You see, it just so happens that the stuff most people think of as the "main ingredient" of an intoxicating beverage is the selfsame substance that could just about eliminate our current fuel shortage, either as an additive to present gasoline supplies or as a possible replacement for gasoline altogether!

What it boils down to is this: The internal-combustion engine as we know it today (and that includes automobile, truck, tractor and bus powerplants) doesn't have to run on gasoline. In fact, prior to the second World War (when gasoline prices were more nearly comparable to those of other fuels), some automotive and agricultural equipment manufacturers even offered the consumer a choice of carburetors, which allowed the buyer to use fuels other than gas if he or she so desired. In other words, it wasn't at all uncommon for a farmer to power his John Deere with ethanol (grain alcohol) distilled from his own spoiled crops.

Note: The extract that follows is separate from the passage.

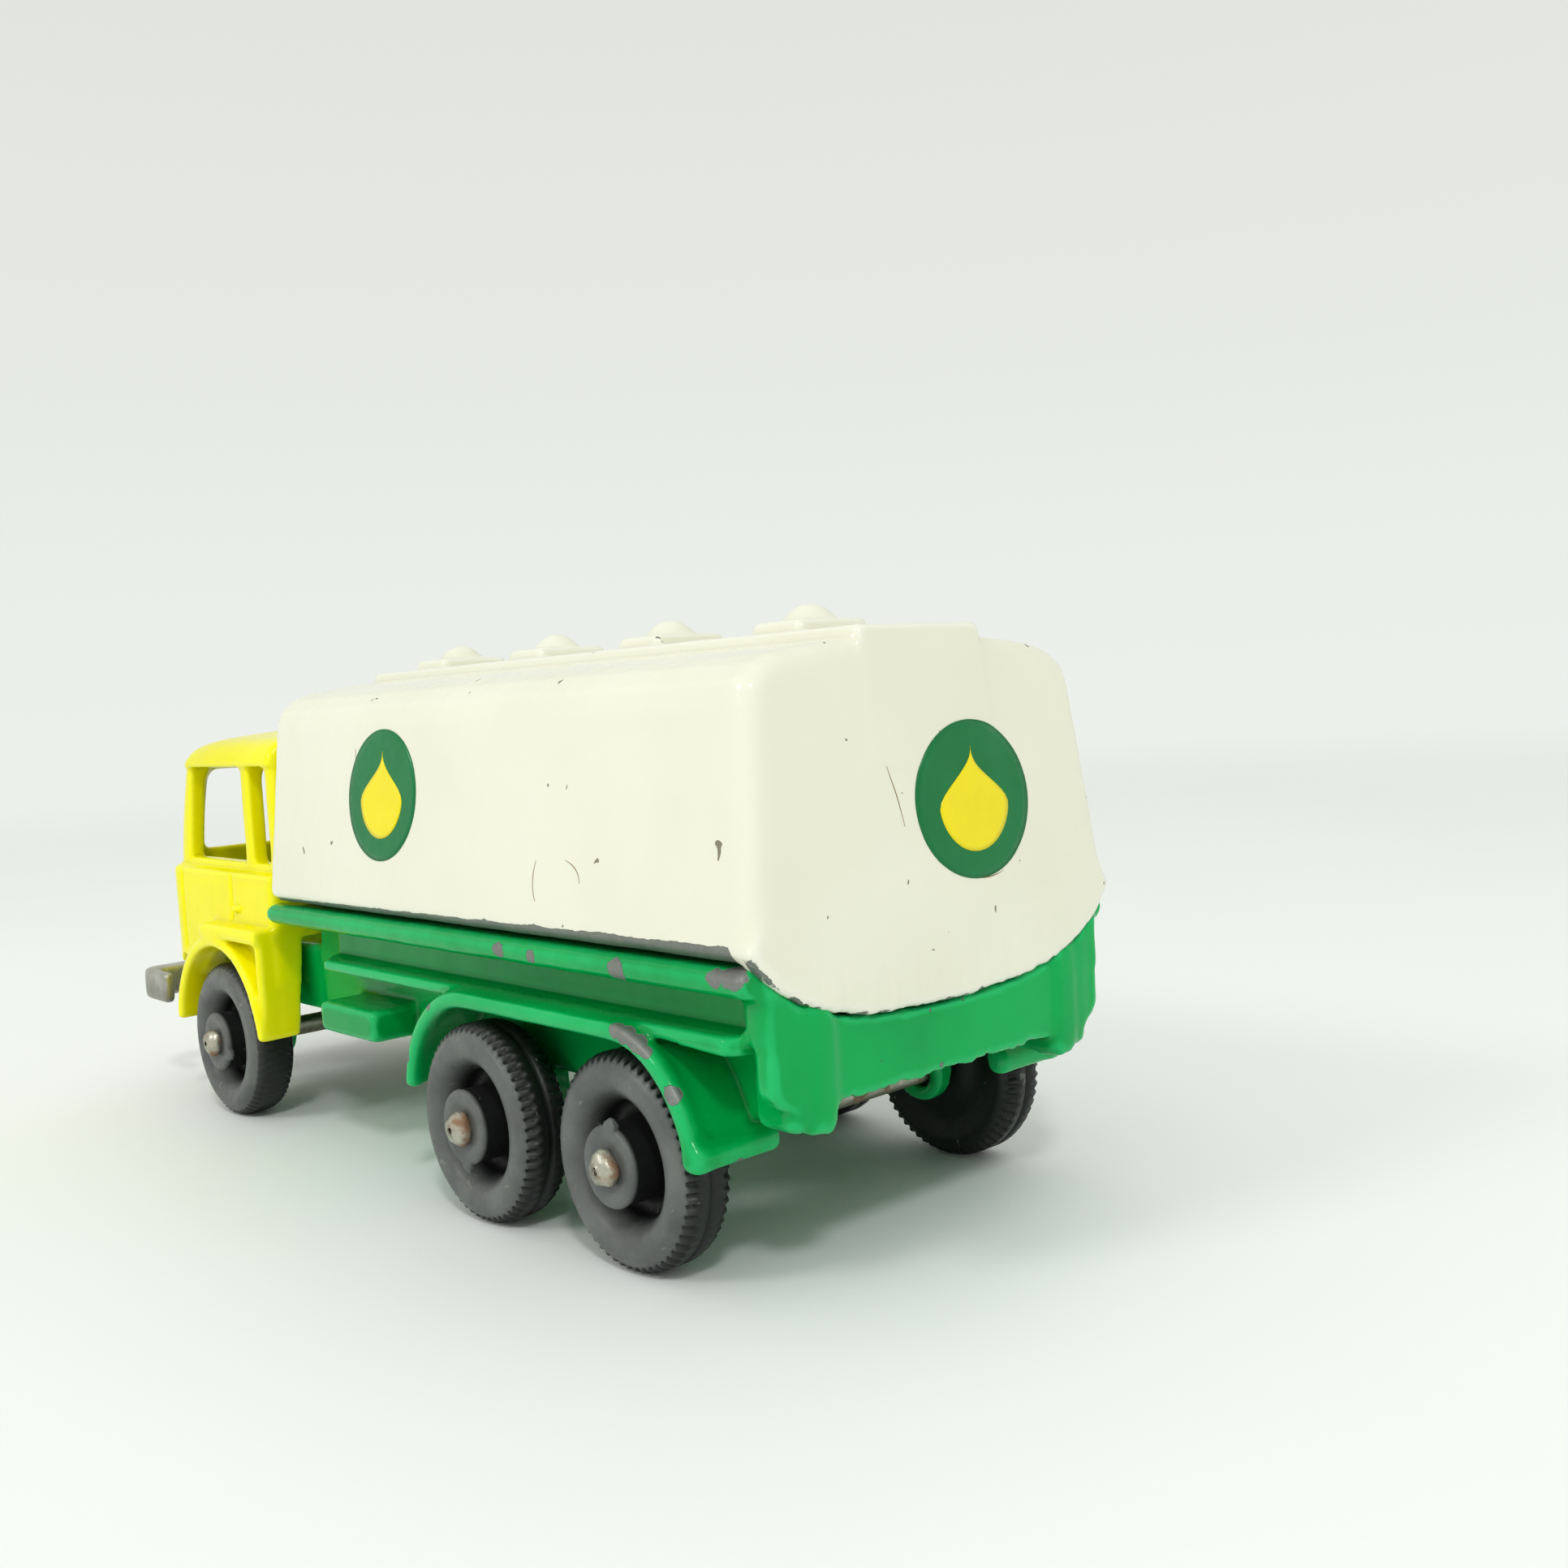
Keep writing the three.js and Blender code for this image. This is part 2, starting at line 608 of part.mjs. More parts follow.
// A twin rear tyre has a groove round its middle; a front tyre has a plain tread.
function wheelProfile(face, twin) {
  const back = face - WHEEL_WIDTH;
  const middle = (face + back) / 2;
  const tread = twin
    ? [
        [WHEEL_RADIUS, back + 0.4],
        [WHEEL_RADIUS, middle - 0.3],
        [WHEEL_RADIUS - 0.45, middle],
        [WHEEL_RADIUS, middle + 0.3],
        [WHEEL_RADIUS, face - 0.4],
      ]
    : [
        [WHEEL_RADIUS, back + 0.5],
        [WHEEL_RADIUS, face - 0.5],
      ];
  return [
    [BORE_RADIUS, back - 0.1],
    [2.4, back - 0.1],
    [2.6, back + 0.3],
    [4.6, back],
    ...tread,
    [4.6, face],
    [3.3, face - 0.35],
    [3.0, face - 1.2],
    [BOSS_RADIUS + 0.1, face - 1.3],
    [BOSS_RADIUS, face + BOSS_STAND],
    [BORE_RADIUS, face + BOSS_STAND],
    [BORE_RADIUS, back - 0.1],
  ];
}

const AXLES = [
  ["front", FRONT_AXLE_X, FRONT_WHEEL_Y, false],
  ["middle", MIDDLE_AXLE_X, MIDDLE_WHEEL_Y, true],
  ["rear", REAR_AXLE_X, REAR_WHEEL_Y, true],
];

// A steel rod with a domed head closed over the boss at each end.
function makeAxle(x, face) {
  const seat = face + BOSS_STAND + GAP;
  const half = [
    [AXLE_RADIUS, 0],
    [AXLE_RADIUS, seat],
    [1.1, seat],
    [1.05, seat + 0.25],
    [0.7, seat + 0.55],
    [0, seat + 0.65],
  ];
  const profile = [...half.slice(1).map(([r, y]) => [r, -y]).reverse(), ...half.slice(1)];
  return aboutY(profile, x, WHEEL_RADIUS, 20);
}

for (const [place, x, face, twin] of AXLES) {
  addPart(`${place}_axle`, makeAxle(x, face), STEEL);
  const left = aboutY(wheelProfile(face, twin), x, WHEEL_RADIUS, 36);
  addPart(`${place}_wheel_left`, left, BLACK);
  addPart(`${place}_wheel_right`, left.mirror([0, 1, 0]), BLACK);
}

// A straight steel pin through the ears of the base and the lugs of the cab.
addPart("cab_hinge_pin", rodY(HINGE_PIN_RADIUS, [-10.8, 10.8], HINGE_X, HINGE_Z, 20), STEEL);

addPart("tank", makeTank(), IVORY);
addPart("chassis", makeChassis(), GREEN);
addPart("cab", makeCab(), YELLOW);
addPart("front_base", makeFrontBase(), BARE_ZINC);

export default truck;
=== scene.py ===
"""Looks of a small die-cast toy road tanker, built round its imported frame.

The four castings are drawn as distance fields, which round every edge and fillet every inside corner
as paint does on a die-casting, and are then skinned into meshes. Wheels, axles and the hinge pin are
turned profiles. Lengths are in millimetres until a mesh is made, in the frame's own axes:
+X to the front of the truck, +Y to its left, +Z up, the ground at z = 0.
"""

import json
import math

import bpy
import numpy as np
from mathutils import Matrix, Vector
from mathutils.bvhtree import BVHTree


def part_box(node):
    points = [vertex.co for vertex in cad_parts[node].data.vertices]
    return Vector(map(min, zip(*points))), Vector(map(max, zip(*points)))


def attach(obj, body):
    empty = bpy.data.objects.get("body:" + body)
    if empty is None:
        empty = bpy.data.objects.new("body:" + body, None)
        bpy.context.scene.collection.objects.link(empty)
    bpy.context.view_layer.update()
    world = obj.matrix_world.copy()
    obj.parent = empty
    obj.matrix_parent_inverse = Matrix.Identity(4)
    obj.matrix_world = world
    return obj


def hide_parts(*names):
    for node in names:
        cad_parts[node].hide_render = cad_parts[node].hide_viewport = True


MM = 0.001  # metres in a millimetre

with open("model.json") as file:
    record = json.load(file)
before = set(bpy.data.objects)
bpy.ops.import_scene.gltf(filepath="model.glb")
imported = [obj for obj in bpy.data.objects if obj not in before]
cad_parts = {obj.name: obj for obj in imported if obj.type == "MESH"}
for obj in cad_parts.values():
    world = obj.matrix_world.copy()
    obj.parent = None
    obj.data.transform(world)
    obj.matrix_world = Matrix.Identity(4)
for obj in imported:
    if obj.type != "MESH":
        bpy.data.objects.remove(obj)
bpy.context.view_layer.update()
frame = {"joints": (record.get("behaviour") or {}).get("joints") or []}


# ------------ places taken from the frame


def millimetres(node):
    """Lowest and highest corners of a CAD node."""
    return [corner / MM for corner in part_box(node)]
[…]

Unfortunately for us little folks, the technology and necessities of the war made it possible for gasoline to be produced in greater volume (and at a lower cost) than other forms of fuel, hence the American public was cleverly "weaned" on gasoline and soon forgot that other fuel alternatives even existed!

Forgot, that is, until the harsh reality of the gasoline shortage of 1974 drove home the fact that we were (and still are) pitifully dependent on foreign petroleum sources, and at that point alcohol fuel again entered the scheme of things.